--- START OF Entries supplied ---

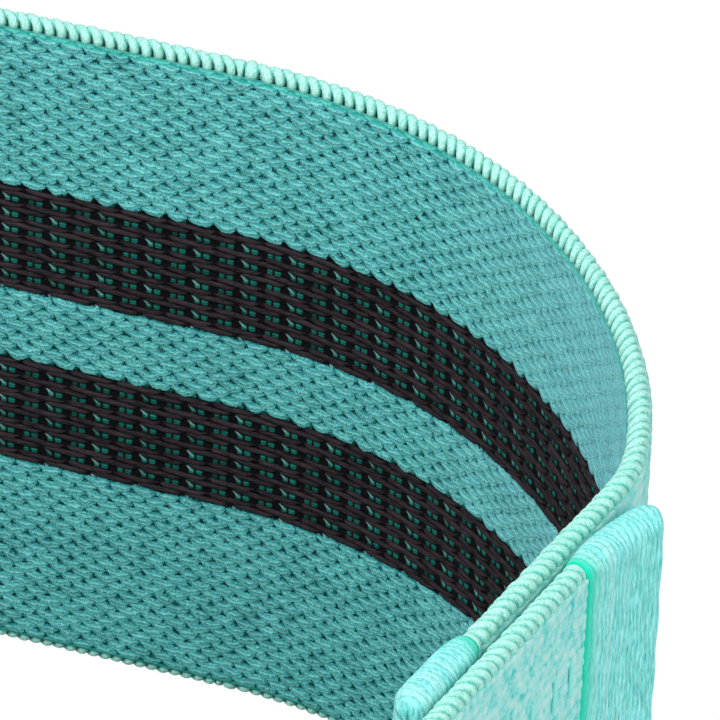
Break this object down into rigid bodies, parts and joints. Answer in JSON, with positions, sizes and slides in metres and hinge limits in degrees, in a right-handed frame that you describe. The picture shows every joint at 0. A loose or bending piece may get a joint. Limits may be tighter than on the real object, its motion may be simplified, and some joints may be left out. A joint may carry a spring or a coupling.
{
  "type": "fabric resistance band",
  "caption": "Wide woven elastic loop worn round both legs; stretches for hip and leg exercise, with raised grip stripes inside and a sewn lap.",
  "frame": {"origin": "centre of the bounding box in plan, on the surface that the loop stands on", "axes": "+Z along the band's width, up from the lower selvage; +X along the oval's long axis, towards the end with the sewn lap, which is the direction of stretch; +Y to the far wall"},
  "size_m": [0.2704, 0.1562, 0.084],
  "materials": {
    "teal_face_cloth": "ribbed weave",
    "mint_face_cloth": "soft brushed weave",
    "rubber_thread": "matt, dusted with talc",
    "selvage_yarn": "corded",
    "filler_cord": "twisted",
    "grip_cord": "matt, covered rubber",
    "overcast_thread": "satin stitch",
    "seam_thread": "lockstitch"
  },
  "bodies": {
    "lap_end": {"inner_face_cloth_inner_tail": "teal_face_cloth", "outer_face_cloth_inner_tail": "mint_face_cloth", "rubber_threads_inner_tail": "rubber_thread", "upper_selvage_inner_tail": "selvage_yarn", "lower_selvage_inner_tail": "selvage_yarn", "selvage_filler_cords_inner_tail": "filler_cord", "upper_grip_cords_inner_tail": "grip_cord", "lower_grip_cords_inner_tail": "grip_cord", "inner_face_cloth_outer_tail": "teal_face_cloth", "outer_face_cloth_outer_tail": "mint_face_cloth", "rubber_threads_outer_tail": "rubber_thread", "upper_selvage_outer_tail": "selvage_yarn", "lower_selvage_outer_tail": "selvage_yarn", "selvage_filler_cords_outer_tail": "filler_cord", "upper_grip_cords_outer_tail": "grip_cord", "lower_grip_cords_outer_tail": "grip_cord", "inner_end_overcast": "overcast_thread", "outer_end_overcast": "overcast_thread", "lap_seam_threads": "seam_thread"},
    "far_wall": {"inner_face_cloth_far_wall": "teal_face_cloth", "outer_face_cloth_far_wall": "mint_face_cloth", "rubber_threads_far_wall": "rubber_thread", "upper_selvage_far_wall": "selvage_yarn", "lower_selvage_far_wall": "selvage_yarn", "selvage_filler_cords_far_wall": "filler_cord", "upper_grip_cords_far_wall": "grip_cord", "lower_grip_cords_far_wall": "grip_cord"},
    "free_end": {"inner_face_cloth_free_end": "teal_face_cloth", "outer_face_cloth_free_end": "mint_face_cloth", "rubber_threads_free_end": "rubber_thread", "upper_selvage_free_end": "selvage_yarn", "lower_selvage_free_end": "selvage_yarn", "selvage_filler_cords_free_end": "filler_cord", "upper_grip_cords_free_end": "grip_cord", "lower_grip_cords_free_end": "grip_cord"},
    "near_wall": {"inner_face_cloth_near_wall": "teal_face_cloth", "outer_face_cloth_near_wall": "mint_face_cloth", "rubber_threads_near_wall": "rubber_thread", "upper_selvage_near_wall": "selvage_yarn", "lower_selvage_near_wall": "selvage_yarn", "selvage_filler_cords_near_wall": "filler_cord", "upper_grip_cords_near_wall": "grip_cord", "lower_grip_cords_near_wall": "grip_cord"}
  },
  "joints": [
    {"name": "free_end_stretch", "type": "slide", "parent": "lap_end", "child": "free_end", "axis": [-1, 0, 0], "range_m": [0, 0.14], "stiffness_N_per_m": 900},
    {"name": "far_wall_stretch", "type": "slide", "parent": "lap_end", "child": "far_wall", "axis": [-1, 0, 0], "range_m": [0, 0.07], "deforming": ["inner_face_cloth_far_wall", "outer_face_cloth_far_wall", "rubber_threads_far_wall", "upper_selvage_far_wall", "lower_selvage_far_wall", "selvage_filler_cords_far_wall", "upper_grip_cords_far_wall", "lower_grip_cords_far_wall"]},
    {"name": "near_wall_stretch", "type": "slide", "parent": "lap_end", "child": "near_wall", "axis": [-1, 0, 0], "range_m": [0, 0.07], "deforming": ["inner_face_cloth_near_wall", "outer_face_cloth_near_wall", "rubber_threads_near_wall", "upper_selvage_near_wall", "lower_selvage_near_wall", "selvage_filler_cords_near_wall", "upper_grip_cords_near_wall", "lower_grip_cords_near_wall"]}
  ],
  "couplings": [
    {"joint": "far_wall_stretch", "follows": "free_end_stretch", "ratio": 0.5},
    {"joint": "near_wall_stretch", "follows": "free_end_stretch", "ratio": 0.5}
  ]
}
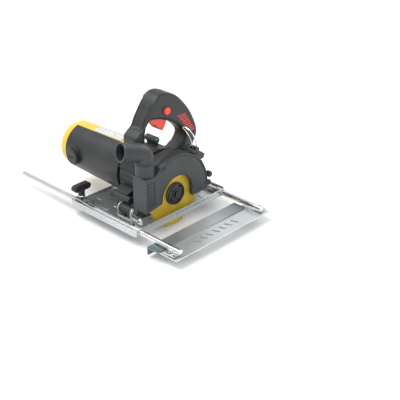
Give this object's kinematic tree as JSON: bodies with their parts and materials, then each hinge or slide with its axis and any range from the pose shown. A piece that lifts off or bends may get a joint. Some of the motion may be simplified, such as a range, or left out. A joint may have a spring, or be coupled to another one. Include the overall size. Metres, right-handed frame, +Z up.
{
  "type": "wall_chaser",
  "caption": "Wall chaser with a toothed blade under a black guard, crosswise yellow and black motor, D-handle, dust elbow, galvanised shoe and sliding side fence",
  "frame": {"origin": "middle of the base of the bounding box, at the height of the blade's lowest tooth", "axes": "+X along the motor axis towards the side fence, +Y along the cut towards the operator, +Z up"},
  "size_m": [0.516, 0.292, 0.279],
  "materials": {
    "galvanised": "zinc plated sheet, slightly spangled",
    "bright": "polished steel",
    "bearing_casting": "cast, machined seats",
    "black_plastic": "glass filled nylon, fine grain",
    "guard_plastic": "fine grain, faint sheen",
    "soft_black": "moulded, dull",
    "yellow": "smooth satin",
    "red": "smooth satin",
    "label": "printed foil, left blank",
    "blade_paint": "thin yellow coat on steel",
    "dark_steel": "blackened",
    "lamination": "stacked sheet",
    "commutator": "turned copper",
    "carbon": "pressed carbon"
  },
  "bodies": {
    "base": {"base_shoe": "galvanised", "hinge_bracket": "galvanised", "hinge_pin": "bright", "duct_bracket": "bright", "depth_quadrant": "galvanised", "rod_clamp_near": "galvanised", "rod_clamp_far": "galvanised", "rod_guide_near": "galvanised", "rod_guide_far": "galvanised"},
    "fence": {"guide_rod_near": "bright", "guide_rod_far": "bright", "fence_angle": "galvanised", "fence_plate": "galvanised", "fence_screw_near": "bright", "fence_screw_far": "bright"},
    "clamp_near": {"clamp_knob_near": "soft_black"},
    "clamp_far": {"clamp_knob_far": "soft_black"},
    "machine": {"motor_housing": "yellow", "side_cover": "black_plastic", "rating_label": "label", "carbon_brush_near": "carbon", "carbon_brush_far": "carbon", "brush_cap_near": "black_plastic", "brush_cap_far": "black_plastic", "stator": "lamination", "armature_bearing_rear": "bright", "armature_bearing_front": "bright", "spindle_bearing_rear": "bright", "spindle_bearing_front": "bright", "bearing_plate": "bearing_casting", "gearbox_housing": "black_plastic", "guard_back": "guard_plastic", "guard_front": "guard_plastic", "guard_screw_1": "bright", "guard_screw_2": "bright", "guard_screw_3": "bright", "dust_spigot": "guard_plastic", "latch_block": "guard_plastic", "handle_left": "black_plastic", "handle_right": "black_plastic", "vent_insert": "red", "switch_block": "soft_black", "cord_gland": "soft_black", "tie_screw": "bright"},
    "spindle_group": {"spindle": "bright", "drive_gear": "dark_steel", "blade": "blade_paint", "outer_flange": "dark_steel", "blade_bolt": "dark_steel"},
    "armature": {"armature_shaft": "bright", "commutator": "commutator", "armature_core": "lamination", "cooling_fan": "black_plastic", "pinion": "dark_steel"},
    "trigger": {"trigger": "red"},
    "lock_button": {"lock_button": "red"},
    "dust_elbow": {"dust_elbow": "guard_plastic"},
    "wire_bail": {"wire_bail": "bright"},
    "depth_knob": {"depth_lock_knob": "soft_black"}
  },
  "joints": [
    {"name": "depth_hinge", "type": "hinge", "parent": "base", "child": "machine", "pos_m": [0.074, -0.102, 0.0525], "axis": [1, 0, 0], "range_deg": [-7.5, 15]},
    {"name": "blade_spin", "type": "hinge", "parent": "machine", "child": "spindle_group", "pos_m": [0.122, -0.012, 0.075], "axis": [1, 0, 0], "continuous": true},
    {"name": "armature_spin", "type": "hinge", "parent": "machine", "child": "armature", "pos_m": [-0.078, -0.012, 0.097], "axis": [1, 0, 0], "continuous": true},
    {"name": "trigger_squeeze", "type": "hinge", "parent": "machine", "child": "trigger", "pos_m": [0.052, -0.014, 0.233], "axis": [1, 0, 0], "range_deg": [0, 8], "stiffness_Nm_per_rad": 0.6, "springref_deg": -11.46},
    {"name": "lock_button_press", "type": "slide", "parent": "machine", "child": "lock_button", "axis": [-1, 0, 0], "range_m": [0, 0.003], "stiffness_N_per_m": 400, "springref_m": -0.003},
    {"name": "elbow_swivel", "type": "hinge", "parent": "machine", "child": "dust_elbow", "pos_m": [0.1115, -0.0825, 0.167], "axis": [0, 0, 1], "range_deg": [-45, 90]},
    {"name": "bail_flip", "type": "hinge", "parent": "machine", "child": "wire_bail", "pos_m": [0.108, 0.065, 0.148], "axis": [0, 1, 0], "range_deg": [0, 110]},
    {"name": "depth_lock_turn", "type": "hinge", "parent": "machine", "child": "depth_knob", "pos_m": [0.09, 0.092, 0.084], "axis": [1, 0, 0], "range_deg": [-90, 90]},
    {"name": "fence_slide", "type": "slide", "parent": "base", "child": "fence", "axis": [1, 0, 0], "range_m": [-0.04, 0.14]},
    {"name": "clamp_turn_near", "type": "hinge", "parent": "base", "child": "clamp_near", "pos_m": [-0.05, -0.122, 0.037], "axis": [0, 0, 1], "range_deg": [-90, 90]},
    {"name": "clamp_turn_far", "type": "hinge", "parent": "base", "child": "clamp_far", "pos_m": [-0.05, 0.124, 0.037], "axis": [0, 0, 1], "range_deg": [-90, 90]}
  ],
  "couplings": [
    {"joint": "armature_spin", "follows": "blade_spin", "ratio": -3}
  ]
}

--- END OF Entries supplied ---
--- START OF Entries supplied ---

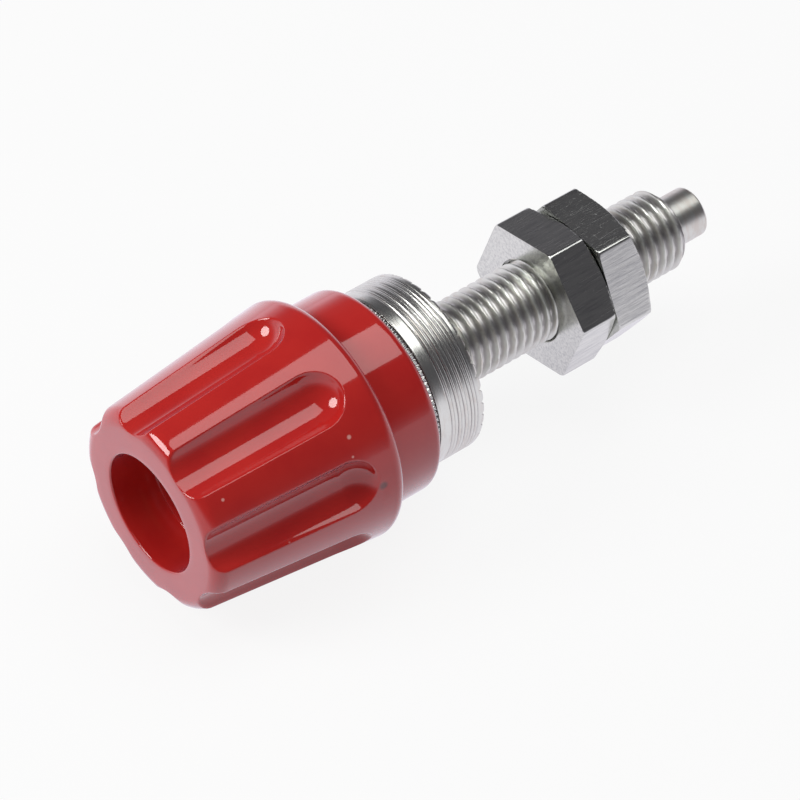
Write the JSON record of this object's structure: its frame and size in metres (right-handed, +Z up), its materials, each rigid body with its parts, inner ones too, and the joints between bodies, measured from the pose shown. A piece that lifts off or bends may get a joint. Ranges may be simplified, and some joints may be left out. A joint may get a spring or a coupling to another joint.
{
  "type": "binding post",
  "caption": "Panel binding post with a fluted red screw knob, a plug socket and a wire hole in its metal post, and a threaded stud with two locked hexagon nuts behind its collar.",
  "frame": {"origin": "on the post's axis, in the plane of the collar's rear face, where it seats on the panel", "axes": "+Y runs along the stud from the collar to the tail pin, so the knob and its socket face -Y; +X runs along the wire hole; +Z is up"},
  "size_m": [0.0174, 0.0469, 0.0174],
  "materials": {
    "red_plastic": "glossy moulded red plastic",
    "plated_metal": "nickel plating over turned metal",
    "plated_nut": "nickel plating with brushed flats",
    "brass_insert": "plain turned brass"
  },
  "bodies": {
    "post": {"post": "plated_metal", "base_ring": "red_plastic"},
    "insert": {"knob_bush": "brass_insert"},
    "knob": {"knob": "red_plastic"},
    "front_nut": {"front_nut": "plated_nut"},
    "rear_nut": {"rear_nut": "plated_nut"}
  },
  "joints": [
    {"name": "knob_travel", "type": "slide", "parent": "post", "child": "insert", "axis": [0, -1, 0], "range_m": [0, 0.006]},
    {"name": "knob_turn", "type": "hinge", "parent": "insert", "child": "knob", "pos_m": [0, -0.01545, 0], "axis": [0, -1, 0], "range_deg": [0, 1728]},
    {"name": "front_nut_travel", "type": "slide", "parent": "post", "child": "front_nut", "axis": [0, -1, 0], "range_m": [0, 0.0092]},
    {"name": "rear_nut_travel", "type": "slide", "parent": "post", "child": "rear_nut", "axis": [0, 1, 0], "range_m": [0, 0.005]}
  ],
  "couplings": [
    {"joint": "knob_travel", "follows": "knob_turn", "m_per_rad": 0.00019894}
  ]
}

--- END OF Entries supplied ---

## [Short exercise]
Each line in the listing above that contains "object" should be copied.

## [Problem solution]
Break this object down into rigid bodies, parts and joints. Answer in JSON, with positions, sizes and slides in metres and hinge limits in degrees, in a right-handed frame that you describe. The picture shows every joint at 0. A loose or bending piece may get a joint. Limits may be tighter than on the real object, its motion may be simplified, and some joints may be left out. A joint may carry a spring or a coupling.
Give this object's kinematic tree as JSON: bodies with their parts and materials, then each hinge or slide with its axis and any range from the pose shown. A piece that lifts off or bends may get a joint. Some of the motion may be simplified, such as a range, or left out. A joint may have a spring, or be coupled to another one. Include the overall size. Metres, right-handed frame, +Z up.
Write the JSON record of this object's structure: its frame and size in metres (right-handed, +Z up), its materials, each rigid body with its parts, inner ones too, and the joints between bodies, measured from the pose shown. A piece that lifts off or bends may get a joint. Ranges may be simplified, and some joints may be left out. A joint may get a spring or a coupling to another joint.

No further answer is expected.